--- INFORMATION PROVIDED ---
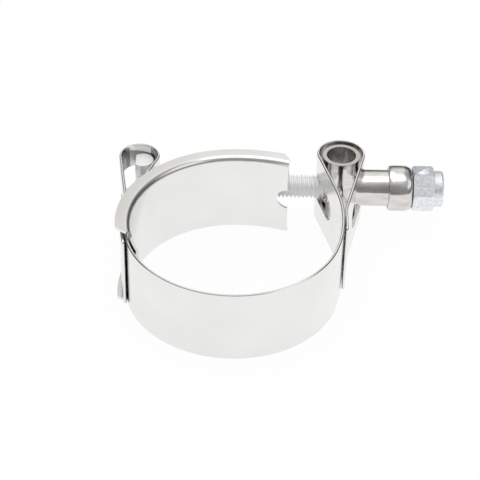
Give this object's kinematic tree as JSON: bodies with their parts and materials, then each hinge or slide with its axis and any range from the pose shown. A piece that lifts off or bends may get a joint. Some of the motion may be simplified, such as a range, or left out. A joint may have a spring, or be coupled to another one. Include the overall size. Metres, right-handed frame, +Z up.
{
  "type": "t-bolt hose clamp",
  "caption": "Stainless band clamp for hoses: a flat strip ring with looped ends, a flanged bridge under its gap, and a T-headed bolt through a trunnion with a cap and lock nut.",
  "frame": {"origin": "middle of the clamp's underside, at the lowest edge of the bridge's lower lip", "axes": "+X along the bolt towards the nut, +Y from the ring's front to the bolt, +Z up along the hose's axis"},
  "size_m": [0.0814, 0.0624, 0.0216],
  "materials": {
    "band_steel": "bright satin stainless",
    "formed_steel": "polished",
    "zinc_plate": "bright zinc plate",
    "nylon": "smooth"
  },
  "bodies": {
    "clamp": {"band": "band_steel", "bridge": "band_steel"},
    "trunnion": {"trunnion": "formed_steel"},
    "bolt": {"t_bolt": "zinc_plate"},
    "cap": {"sleeve_cap": "formed_steel"},
    "nut": {"lock_nut": "zinc_plate", "nylon_ring": "nylon"}
  },
  "joints": [
    {"name": "trunnion_swivel", "type": "hinge", "parent": "clamp", "child": "trunnion", "pos_m": [0.01464, 0.02385, 0.0105], "axis": [0, 0, 1], "range_deg": [-0.15, 0.6]},
    {"name": "bolt_slide", "type": "slide", "parent": "trunnion", "child": "bolt", "axis": [1, 0, 0], "range_m": [-0.0014, 0.0002]},
    {"name": "nut_travel", "type": "slide", "parent": "bolt", "child": "cap", "axis": [1, 0, 0], "range_m": [-0.0013, 0.005]},
    {"name": "nut_turn", "type": "hinge", "parent": "cap", "child": "nut", "pos_m": [0.03564, 0.02385, 0.0105], "axis": [1, 0, 0], "range_deg": [-470, 1802]}
  ],
  "couplings": [
    {"joint": "nut_turn", "follows": "nut_travel", "rad_per_m": 6283.2}
  ]
}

--- WHAT TO PRODUCE ---
Select every line of the material above holding the word "frame" and copy it.

--- SOLUTION TO THE PROBLEM ---
Give this object's kinematic tree as JSON: bodies with their parts and materials, then each hinge or slide with its axis and any range from the pose shown. A piece that lifts off or bends may get a joint. Some of the motion may be simplified, such as a range, or left out. A joint may have a spring, or be coupled to another one. Include the overall size. Metres, right-handed frame, +Z up.
  "frame": {"origin": "middle of the clamp's underside, at the lowest edge of the bridge's lower lip", "axes": "+X along the bolt towards the nut, +Y from the ring's front to the bolt, +Z up along the hose's axis"},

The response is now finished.